Everything from the line containing "before = set(bpy.data.objects)" to the line containing "bpy.data.objects.remove(obj)", both lines included, must be copied exactly; nothing else should be.

====

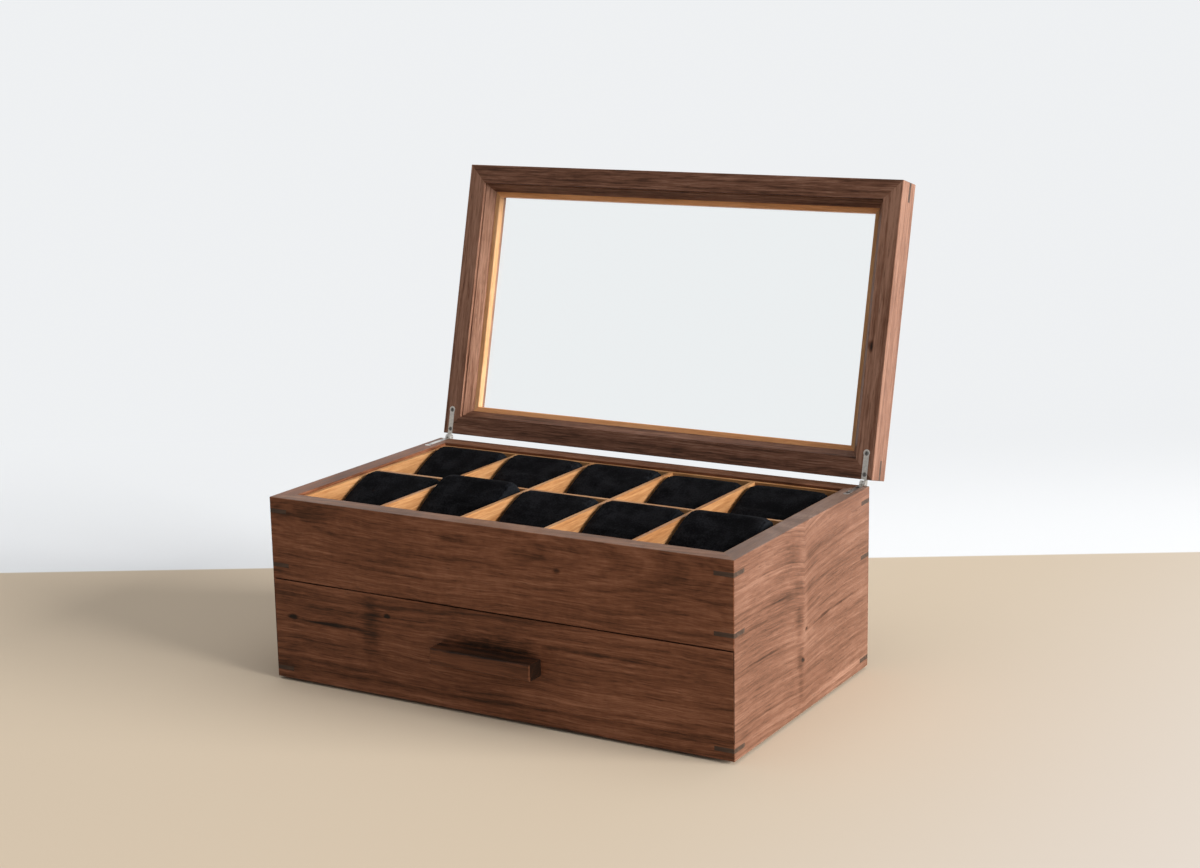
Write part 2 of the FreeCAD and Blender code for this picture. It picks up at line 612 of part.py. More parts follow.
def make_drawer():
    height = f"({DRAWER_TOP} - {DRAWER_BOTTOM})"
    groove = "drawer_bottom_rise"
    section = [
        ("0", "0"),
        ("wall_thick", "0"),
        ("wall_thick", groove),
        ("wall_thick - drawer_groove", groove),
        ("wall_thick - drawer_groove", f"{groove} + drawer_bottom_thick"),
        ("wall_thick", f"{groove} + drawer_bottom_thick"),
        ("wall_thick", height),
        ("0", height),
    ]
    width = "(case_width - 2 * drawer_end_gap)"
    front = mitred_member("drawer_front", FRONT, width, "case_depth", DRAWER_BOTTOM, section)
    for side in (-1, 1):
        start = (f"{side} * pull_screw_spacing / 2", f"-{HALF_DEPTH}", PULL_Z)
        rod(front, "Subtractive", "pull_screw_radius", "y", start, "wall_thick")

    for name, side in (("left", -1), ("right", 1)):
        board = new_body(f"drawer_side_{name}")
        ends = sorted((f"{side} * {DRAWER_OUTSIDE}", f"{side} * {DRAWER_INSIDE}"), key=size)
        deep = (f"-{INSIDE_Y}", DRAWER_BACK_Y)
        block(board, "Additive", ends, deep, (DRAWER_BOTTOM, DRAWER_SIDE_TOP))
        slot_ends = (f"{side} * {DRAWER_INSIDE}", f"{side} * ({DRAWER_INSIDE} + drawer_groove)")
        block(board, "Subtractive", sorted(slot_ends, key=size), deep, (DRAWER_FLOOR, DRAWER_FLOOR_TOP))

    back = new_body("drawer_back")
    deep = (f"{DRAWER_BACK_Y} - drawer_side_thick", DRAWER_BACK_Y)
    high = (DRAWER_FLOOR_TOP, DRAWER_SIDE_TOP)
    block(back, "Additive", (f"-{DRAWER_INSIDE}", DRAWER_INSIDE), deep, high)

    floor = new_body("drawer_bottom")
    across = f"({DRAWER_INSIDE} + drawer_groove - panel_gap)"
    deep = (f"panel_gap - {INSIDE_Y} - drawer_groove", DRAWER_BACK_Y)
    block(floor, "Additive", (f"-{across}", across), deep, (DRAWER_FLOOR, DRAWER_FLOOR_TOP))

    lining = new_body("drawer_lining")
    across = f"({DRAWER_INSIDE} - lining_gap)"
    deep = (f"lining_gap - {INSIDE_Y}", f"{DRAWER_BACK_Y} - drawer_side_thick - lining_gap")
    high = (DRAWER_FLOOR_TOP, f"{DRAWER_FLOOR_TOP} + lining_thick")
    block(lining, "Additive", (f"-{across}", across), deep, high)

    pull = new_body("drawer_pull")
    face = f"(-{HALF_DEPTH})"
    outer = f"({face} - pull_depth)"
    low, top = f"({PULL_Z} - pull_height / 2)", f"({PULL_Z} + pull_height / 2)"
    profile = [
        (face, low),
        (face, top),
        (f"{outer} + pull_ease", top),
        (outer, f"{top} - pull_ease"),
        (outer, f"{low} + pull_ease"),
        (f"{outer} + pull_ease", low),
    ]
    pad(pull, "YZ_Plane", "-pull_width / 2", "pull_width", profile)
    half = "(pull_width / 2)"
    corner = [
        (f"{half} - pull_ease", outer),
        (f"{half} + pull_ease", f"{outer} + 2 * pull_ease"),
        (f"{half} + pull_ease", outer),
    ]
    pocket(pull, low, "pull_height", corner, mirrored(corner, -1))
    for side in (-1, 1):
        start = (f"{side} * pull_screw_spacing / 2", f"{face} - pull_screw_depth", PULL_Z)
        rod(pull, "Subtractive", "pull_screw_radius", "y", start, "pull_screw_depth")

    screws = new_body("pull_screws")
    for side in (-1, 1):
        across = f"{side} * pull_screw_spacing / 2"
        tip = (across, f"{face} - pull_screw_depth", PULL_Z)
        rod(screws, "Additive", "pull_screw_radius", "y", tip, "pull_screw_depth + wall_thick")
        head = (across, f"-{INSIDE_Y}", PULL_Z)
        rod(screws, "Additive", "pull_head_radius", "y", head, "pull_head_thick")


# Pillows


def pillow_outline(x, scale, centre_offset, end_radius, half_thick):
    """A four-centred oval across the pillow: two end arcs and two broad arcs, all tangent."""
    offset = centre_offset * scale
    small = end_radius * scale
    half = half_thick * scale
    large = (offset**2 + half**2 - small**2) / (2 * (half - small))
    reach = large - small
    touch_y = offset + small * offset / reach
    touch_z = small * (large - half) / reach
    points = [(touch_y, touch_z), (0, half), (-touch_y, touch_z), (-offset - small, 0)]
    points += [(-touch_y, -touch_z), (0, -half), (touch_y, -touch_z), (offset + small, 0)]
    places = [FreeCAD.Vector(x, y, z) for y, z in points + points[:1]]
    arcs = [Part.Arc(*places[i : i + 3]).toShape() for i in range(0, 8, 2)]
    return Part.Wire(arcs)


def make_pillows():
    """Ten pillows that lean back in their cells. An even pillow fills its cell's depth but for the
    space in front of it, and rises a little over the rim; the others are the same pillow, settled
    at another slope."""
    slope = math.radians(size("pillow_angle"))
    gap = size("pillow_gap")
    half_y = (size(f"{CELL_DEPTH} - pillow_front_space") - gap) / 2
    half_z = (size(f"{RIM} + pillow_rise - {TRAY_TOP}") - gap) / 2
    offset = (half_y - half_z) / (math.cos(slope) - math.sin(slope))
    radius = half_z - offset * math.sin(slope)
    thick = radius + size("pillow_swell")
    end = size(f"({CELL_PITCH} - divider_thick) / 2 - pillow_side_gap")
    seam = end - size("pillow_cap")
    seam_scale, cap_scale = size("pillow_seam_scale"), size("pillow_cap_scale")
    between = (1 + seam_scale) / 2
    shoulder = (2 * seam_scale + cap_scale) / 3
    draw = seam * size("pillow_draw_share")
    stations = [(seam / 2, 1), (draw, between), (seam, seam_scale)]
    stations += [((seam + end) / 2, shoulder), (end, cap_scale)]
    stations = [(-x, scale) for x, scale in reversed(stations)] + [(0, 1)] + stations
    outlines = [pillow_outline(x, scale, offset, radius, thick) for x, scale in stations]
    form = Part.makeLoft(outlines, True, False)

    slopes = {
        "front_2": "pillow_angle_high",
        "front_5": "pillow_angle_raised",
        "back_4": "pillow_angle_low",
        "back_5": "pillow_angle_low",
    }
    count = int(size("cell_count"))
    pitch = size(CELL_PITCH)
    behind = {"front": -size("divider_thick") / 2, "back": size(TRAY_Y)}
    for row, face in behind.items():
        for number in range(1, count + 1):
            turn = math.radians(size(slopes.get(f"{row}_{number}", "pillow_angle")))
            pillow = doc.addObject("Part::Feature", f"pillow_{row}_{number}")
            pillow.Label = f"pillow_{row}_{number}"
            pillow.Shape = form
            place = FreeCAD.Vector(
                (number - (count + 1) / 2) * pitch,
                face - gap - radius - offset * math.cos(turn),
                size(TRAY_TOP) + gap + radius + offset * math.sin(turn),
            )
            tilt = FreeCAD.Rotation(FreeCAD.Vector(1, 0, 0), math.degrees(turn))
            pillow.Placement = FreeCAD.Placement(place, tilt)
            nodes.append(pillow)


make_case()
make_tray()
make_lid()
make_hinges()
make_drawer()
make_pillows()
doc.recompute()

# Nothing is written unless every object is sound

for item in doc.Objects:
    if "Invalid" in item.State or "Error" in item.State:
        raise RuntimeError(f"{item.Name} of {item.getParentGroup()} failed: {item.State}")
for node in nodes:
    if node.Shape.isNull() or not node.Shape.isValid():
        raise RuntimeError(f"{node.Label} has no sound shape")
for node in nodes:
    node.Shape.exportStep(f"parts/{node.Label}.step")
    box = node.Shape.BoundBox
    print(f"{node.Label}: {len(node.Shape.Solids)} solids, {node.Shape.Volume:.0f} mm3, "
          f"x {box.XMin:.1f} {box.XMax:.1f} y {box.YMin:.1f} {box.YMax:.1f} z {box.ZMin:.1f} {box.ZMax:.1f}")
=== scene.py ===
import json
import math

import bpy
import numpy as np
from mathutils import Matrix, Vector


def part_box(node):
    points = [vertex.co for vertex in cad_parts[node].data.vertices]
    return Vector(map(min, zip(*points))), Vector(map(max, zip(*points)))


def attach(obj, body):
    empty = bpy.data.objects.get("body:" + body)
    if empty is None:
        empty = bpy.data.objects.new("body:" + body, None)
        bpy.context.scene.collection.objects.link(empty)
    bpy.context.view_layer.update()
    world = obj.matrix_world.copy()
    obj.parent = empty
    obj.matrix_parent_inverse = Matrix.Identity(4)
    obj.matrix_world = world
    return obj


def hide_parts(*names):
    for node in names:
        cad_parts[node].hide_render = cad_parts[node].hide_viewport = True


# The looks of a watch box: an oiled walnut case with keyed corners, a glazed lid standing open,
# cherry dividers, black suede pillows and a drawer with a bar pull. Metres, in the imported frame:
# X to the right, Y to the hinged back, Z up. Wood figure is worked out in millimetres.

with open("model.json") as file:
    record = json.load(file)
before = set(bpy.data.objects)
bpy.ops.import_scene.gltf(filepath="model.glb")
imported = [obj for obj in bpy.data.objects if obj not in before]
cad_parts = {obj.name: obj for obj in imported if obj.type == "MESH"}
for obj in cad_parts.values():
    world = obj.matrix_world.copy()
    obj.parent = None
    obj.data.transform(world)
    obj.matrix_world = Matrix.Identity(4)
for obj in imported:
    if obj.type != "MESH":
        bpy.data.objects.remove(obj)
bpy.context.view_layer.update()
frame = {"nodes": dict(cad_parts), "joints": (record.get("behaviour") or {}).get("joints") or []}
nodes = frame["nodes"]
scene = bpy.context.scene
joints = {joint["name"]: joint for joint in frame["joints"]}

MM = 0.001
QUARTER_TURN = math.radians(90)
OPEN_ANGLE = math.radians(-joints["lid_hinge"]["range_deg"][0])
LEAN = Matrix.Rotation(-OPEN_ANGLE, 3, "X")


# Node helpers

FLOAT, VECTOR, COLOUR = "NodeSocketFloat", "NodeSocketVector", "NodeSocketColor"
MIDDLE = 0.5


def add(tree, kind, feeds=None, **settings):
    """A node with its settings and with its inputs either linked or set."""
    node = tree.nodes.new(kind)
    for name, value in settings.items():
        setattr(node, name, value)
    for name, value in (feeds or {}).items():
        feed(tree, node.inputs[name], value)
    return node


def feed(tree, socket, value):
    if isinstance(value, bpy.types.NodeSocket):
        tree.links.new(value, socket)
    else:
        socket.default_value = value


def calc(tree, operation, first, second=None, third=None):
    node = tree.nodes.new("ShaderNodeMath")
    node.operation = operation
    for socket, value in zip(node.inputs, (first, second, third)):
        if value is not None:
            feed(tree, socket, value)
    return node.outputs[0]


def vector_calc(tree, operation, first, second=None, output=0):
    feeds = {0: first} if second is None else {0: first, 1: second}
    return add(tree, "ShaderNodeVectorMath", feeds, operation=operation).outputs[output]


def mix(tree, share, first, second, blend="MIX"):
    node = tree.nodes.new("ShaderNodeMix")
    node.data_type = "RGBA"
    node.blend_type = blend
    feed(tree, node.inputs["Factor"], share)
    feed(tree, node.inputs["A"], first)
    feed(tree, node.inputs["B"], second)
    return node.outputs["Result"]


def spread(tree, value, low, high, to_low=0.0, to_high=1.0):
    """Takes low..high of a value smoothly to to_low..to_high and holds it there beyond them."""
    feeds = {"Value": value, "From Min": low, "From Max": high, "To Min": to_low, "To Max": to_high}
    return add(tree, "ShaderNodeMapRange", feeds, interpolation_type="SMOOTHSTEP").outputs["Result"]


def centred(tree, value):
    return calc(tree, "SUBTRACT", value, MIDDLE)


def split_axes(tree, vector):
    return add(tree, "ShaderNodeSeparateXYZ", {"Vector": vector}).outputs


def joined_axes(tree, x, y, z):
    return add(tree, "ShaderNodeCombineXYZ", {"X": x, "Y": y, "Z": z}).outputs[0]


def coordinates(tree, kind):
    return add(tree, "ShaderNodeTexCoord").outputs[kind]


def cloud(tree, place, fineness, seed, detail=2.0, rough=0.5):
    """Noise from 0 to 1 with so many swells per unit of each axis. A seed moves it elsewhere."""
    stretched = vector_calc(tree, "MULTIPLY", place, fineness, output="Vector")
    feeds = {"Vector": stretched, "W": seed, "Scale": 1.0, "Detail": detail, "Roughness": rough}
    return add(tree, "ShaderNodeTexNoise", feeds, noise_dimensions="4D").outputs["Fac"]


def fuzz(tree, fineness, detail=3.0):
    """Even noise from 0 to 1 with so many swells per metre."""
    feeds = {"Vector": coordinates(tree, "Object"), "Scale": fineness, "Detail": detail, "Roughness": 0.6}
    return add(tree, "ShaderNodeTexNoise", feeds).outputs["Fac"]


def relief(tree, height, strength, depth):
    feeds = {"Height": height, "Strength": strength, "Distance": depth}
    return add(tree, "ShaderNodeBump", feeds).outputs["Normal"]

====

» FINAL RESULT
before = set(bpy.data.objects)
bpy.ops.import_scene.gltf(filepath="model.glb")
imported = [obj for obj in bpy.data.objects if obj not in before]
cad_parts = {obj.name: obj for obj in imported if obj.type == "MESH"}
for obj in cad_parts.values():
    world = obj.matrix_world.copy()
    obj.parent = None
    obj.data.transform(world)
    obj.matrix_world = Matrix.Identity(4)
for obj in imported:
    if obj.type != "MESH":
        bpy.data.objects.remove(obj)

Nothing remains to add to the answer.